Speed limits to end on Line 10

SPEED restrictions will be lifted on Shanghai's Metro Line 10 and it will resume normal operations today after a rear-end collision late last month injured nearly 300 people. Shanghai Shentong Metro Group, which operates the city's subway network, said yesterday that trains on Line 10 were restricted to a maximum speed of 45 kilometers per hour soon after the crash on September 27. The speed limit will be lifted after a thorough inspection has been conducted, Shanghai Shentong said. Intervals between trains will be reduced as the trains will travel at normal speeds of 60 to 70 kph. Metro officials said "double staff will still be on duty at key posts, such as drivers and dispatchers, on Line 10 as operations fully return to normal" to ensure safety. Human error was blamed for the two-train collision, the worst in Shanghai's Metro history, according to an investigation released during the holiday. A dozen Metro employees and officials have been punished for the accident, the city government said. On September 27, two Metro Line 10 trains collided in a tunnel between Laoximen Station and Yuyuan Garden Station. The investigation showed that inappropriate human control was to blame for the crash. The dispatchers were using telephones to guide trains after the signaling system lost power.
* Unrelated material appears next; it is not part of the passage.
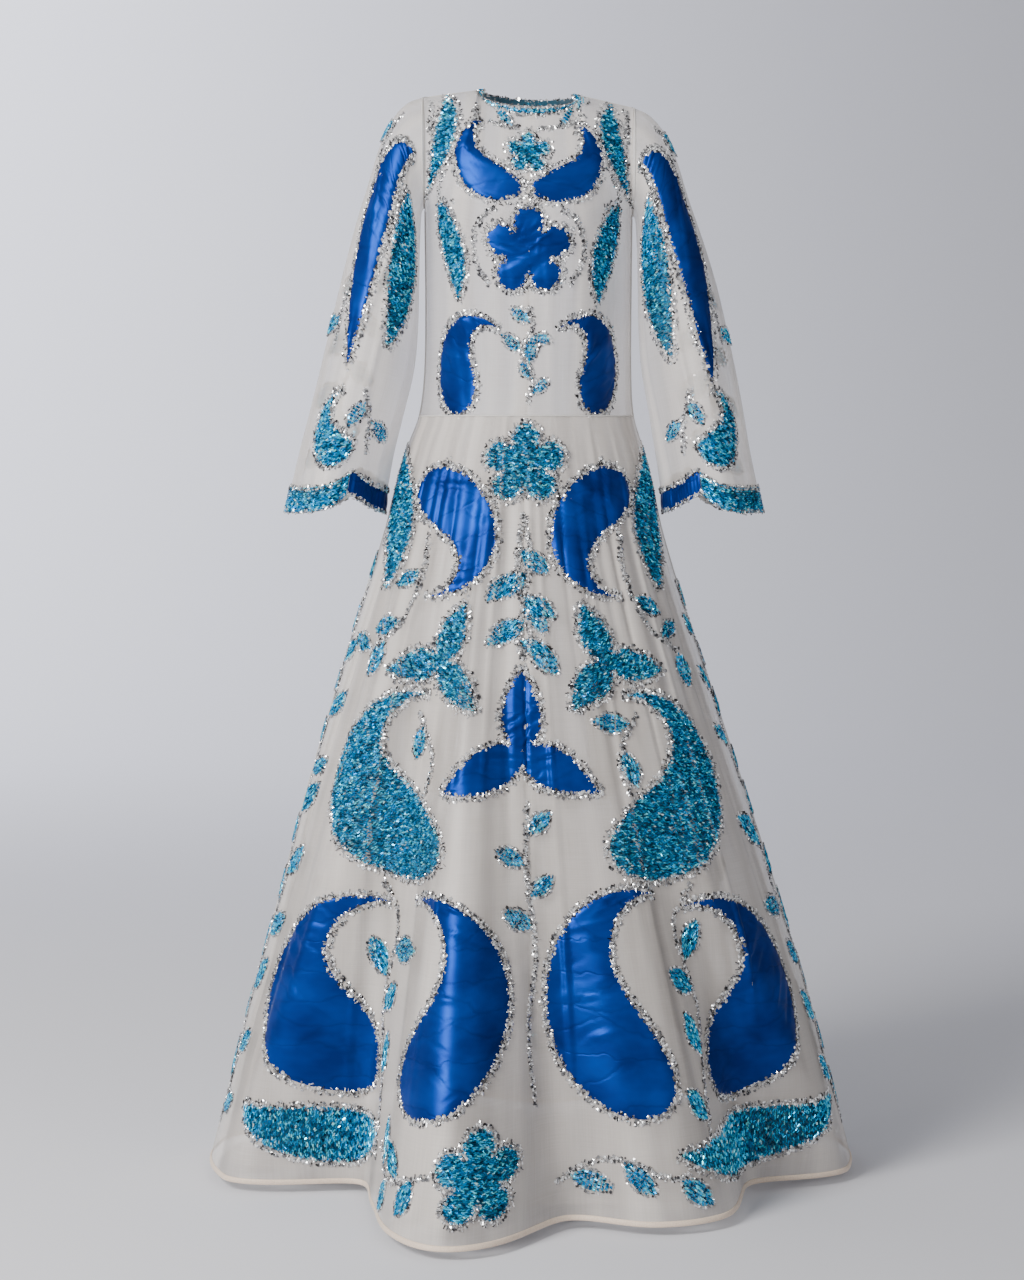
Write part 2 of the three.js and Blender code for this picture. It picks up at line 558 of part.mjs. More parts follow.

Dispatchers gave incorrect orders to drivers without checking the situation in the tunnel, which led to the accident. Twelve people were removed from their posts or demoted in connection with the accident, investigators said on Thursday. Those removed included Zhu Limin, vice director of Shanghai Shentong's dispatch department, as well as Kuo Kang and Tang Zhihua, vice manager and chief of the Line 10 dispatch center, respectively.